Take time to acknowledge her need to talk. If you are not ready to take the next step, all you have to do now, is listen. Next, be honest about your feelings with her. A woman may not like what you say, but she can deal with knowing where she stands better than she can, wondering and worrying.
For Women:
Without blaming him, gracefully share how you feel. This way he will be able to respond more positively. If he doesn’t, remind him, this is not a problem, you just need to talk.
Discuss about how you feel about your relationship. This will awaken his duty to discuss his intentions with you. After you share with him how you feel, ask him will share his feelings with you. Your ability to accept his response will build trust and increase his comfortability factor with you. Feeling safe and comfortable is essential for a healthy, loving relationship. Remember, he may need more time than you do, but you are off to a great start.
July 28th, 2007 — Relationship Tips
Do you ever feel like giving up?

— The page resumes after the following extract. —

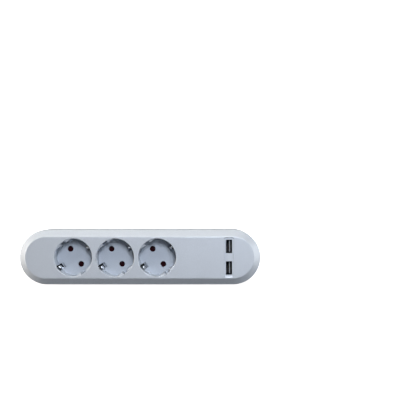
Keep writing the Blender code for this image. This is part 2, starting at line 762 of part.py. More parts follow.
def inlet_housing(finish):
    flange_front = POCKET_X - GAP - FLANGE_THICK
    flange = rounded((0, INLET_Z), FLANGE_SIZE, 2 * MM)
    housing = object_of(along_x(prism(flange, flange_front, POCKET_X - GAP)), "inlet_housing", finish)
    join(housing, along_x(prism(centred((0, INLET_Z), INLET_BODY), POCKET_X - MM, INLET_BACK)))
    cavity = inlet_outline(INLET_CAVITY, INLET_CUT)
    cut(housing, along_x(prism(cavity, flange_front - MM, INLET_CAVITY_BACK)))
    holes = bmesh.new()
    slot = (INLET_PIN[0] + 2 * GAP, INLET_PIN[1] + 2 * GAP)
    for place in inlet_pin_places().values():
        prism(centred(place, slot), INLET_CAVITY_BACK - MM, INLET_BACK + MM, holes)
    return cut(housing, along_x(holes))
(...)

That life isn’t fair? We have all felt this way at one time or another. Despite our efforts, we can’t get life to move in the direction we want it to go. We want life to look one way, but that isn’t our experience.

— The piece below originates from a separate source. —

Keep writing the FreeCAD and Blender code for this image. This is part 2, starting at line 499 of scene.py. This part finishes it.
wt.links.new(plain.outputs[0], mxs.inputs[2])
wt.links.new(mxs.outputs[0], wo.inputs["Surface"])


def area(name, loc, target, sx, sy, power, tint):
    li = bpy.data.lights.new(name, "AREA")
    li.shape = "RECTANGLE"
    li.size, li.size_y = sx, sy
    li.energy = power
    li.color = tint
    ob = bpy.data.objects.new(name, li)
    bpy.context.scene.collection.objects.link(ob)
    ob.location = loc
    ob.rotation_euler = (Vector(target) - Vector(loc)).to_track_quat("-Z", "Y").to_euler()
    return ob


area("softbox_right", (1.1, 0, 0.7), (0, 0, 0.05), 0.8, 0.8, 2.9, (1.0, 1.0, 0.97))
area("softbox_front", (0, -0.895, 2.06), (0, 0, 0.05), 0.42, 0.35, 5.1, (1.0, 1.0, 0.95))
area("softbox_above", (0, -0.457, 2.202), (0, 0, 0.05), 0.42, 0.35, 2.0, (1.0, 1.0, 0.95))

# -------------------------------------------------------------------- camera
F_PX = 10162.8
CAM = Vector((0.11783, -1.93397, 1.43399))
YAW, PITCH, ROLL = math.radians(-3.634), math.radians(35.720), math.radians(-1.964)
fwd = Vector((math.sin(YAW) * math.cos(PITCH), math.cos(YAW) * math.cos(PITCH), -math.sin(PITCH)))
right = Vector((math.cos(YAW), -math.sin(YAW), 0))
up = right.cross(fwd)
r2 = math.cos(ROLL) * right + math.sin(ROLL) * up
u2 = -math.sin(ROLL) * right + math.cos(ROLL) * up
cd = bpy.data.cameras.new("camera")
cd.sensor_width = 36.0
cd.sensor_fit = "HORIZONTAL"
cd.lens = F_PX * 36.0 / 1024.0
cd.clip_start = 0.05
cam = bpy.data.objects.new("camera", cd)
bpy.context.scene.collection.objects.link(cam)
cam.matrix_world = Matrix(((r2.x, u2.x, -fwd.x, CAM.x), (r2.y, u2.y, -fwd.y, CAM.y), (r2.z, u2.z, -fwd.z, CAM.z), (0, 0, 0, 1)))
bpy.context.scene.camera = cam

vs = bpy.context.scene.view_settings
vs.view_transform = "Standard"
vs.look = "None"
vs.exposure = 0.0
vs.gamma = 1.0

Resisting what is happening, versus what we want, will only intensify those negative feelings. Don’t fight what isn’t working. Don’t waste precious time by making a list of why you are right or why it should be different. Instead, just for a moment, try to look at it from another perspective. Is there another way of looking at this problem? How could it be different than how you are perceiving it? When you can, practice the art of non-resistance.
Do you ever notice that when you reflect back on the hardest times of your life, that was when you experienced the most growth? It was what made you stronger, it humbled you, and molded you into the person you are today. Celebrate that. Give yourself a pat on the back. You are still here…and you’ve come a long way, baby!

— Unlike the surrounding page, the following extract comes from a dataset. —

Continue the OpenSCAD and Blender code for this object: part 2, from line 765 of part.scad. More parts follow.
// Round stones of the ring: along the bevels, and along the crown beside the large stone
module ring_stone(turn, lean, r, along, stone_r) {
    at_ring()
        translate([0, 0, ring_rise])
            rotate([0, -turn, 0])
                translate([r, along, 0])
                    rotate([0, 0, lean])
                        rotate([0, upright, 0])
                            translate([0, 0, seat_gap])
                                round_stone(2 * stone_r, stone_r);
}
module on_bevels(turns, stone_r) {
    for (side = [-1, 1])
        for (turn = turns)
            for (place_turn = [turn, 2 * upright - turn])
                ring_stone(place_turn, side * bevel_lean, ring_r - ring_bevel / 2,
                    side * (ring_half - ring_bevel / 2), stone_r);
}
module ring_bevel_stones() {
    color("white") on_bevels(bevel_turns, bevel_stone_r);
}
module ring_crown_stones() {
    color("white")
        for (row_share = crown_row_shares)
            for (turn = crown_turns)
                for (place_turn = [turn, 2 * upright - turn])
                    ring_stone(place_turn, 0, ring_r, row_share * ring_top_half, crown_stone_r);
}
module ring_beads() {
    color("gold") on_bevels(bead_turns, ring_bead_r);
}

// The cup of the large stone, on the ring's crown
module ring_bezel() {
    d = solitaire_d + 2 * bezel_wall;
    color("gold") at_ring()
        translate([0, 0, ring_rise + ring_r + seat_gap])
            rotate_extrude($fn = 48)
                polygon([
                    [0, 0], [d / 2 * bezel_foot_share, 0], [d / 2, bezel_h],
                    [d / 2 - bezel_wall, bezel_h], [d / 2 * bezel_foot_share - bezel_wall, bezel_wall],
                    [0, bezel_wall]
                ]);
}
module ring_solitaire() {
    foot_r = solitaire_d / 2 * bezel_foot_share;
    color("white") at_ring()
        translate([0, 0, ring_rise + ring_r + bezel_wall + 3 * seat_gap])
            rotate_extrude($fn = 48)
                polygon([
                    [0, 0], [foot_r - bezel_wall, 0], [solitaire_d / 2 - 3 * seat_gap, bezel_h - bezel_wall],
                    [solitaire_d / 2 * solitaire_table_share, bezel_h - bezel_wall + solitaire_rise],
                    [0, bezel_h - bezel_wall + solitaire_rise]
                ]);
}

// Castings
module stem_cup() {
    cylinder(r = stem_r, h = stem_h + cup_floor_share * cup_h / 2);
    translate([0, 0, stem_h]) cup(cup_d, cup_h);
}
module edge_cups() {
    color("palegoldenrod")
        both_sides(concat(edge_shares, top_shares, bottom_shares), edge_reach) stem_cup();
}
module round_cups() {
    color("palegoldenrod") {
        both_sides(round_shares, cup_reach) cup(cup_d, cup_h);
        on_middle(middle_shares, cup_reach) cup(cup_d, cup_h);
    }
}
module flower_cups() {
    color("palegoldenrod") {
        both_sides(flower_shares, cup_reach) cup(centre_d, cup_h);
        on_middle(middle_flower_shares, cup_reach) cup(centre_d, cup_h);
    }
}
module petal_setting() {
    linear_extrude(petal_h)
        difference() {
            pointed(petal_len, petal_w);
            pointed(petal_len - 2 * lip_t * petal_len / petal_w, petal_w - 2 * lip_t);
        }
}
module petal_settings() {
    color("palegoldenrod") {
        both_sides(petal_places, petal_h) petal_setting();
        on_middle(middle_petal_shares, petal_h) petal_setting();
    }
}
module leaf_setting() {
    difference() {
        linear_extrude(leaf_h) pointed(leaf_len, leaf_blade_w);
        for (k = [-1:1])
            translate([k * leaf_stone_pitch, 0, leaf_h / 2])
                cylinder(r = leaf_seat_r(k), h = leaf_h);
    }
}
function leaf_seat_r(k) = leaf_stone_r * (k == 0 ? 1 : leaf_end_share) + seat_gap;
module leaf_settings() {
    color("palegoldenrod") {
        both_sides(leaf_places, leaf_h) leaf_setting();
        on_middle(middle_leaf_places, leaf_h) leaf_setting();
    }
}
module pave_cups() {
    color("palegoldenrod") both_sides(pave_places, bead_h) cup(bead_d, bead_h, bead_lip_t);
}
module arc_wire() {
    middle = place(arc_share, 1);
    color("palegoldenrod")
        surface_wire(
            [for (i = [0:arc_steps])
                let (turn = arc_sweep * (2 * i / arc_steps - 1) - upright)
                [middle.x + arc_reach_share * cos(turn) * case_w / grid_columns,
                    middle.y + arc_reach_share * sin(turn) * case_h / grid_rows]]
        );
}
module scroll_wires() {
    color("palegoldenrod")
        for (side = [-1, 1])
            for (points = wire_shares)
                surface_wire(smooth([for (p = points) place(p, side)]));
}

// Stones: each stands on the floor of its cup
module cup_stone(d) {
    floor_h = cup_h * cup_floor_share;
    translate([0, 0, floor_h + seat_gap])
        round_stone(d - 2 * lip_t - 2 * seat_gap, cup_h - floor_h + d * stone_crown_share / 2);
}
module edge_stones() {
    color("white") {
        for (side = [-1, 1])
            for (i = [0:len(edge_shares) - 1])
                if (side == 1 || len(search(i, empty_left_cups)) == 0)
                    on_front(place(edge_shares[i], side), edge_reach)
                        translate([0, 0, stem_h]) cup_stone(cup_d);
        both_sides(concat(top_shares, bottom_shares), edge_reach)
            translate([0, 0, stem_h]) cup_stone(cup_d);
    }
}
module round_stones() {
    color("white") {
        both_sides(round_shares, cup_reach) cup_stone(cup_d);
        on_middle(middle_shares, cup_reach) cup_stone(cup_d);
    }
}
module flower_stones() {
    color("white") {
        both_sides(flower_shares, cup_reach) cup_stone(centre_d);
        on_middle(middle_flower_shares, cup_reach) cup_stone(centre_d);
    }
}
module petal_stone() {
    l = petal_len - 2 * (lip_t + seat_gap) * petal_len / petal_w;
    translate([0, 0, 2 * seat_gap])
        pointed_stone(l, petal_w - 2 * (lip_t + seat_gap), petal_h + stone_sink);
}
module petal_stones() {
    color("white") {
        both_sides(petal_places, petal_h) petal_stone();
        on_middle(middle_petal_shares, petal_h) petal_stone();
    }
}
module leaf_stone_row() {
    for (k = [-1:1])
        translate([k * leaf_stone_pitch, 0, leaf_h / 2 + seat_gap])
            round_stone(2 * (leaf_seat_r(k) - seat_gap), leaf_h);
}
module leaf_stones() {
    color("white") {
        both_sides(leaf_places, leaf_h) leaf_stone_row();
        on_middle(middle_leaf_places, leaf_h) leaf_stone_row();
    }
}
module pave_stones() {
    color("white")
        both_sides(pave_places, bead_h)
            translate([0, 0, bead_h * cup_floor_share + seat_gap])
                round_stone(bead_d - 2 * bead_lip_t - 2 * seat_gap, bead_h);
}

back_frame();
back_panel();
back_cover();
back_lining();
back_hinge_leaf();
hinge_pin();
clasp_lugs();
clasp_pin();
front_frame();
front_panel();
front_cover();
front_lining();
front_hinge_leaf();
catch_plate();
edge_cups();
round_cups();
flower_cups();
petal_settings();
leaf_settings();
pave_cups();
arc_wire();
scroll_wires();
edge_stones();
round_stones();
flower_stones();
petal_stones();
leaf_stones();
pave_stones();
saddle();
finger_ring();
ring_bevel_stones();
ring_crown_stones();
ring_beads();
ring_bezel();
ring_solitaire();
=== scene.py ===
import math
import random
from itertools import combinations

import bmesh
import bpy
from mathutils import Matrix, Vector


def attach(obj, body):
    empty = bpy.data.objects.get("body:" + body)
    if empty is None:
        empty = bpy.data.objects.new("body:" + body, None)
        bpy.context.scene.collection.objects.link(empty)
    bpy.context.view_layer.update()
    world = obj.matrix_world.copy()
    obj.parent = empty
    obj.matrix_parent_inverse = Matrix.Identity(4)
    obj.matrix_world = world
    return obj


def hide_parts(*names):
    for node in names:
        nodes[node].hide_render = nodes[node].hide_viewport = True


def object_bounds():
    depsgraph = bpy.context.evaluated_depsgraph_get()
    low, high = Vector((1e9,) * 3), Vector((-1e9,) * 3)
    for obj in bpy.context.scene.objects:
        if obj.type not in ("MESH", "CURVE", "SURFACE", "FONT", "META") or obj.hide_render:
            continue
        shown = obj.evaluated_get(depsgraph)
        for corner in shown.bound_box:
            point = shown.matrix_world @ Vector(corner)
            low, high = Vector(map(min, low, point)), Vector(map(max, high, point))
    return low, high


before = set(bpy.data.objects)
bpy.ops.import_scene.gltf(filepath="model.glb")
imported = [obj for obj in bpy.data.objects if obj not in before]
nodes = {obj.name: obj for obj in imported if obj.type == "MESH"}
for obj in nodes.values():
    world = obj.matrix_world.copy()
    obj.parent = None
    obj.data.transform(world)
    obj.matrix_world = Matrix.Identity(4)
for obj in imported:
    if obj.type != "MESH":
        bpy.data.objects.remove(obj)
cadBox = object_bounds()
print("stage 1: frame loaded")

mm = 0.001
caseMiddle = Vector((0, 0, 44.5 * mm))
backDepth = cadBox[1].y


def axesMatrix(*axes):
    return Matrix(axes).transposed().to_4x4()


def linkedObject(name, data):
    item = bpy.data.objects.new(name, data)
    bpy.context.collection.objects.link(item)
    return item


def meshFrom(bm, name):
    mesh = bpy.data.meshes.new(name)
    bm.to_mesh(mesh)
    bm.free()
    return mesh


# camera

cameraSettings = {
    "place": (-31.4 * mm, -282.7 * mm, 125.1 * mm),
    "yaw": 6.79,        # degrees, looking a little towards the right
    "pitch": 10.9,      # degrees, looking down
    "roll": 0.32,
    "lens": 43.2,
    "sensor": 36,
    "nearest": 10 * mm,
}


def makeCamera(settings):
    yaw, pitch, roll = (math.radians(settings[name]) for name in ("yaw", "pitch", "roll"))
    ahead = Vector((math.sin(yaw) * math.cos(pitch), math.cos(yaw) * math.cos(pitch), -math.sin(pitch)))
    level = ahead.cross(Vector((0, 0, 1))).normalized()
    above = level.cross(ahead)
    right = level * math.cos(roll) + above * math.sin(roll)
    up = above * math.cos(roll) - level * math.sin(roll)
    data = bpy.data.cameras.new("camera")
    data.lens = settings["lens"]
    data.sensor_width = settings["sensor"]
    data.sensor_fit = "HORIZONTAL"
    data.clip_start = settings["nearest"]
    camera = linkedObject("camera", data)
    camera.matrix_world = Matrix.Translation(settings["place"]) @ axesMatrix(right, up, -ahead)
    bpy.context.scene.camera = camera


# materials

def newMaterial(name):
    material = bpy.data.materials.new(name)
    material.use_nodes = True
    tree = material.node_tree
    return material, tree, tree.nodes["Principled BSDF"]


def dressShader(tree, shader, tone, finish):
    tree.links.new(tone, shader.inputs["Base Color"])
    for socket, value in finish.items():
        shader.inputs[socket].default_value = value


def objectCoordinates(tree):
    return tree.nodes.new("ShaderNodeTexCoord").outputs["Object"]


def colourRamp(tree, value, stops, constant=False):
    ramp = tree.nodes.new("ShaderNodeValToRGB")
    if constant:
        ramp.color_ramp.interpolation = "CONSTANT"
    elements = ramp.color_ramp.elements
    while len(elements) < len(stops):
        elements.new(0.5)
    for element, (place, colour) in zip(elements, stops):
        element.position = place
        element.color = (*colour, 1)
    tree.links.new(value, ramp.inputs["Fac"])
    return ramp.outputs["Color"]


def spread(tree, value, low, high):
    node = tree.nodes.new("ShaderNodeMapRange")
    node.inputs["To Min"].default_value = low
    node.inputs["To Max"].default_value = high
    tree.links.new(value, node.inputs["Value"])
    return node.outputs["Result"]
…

July 17th, 2007 — Relationship Tips
Those are magic words……especially for a woman. When a woman hears someone offer help by saying, “How can I help you?”, her burdens suddenly become lighter. Why? Because when a woman hears the possibility that help is on its way, she is suddenly aware that she doesn’t have to do everything herself, and she can relax. She will feel better just because someone asked and showed interest.
When this happens, the “feel-good” hormone, ocytocin, is released in her body causing serotonin to be produced in her brain, all allowing her to relax and let go. In order for a woman to relax, she needs to let go of what is bothering her.
What are the magic words that help you relax? Share with your partner, and the people in your life, what you need to hear. What words or phrase would be helpful for them to say to you when you need to relax or when you want some encouragement and support?
That is why we are here — to help each other — so get busy. Tell the people in your life what you need. And instead of waiting for it, be supportive to another and watch how fast it comes back.
June 9th, 2007 — Relationship Tips
Have you ever wondered, “Did he hear me or is he ignoring me?” Women often wonder why, sometimes when they ask their partner a question, there is a long pause. Most women say they have experienced this long pause after asking a question. What is that “pause” all about, you ask? It has to do with the way our brains are wired as men and women.
This is the deal–if you want your partner, or any man for that matter, to not only hear, but listen to what you have to say, make sure you have his attention.
In my book Relationship Rules, Rule #1 says: “Help your partner be successful in making you happy.” This can also be interpreted as “Help your partner hear what you have to say.” Try writing on a stickie note what you want him to remember. Write it on a dry erase board or chalk board. If he has a tangible place to read your message, there is a better chance he will follow through.
Your partner will appreciate your efforts to help him be successful. When he is successful and it involves you, he is motivated to make you happy and return the favor—-so make sure you have your “wish list” handy.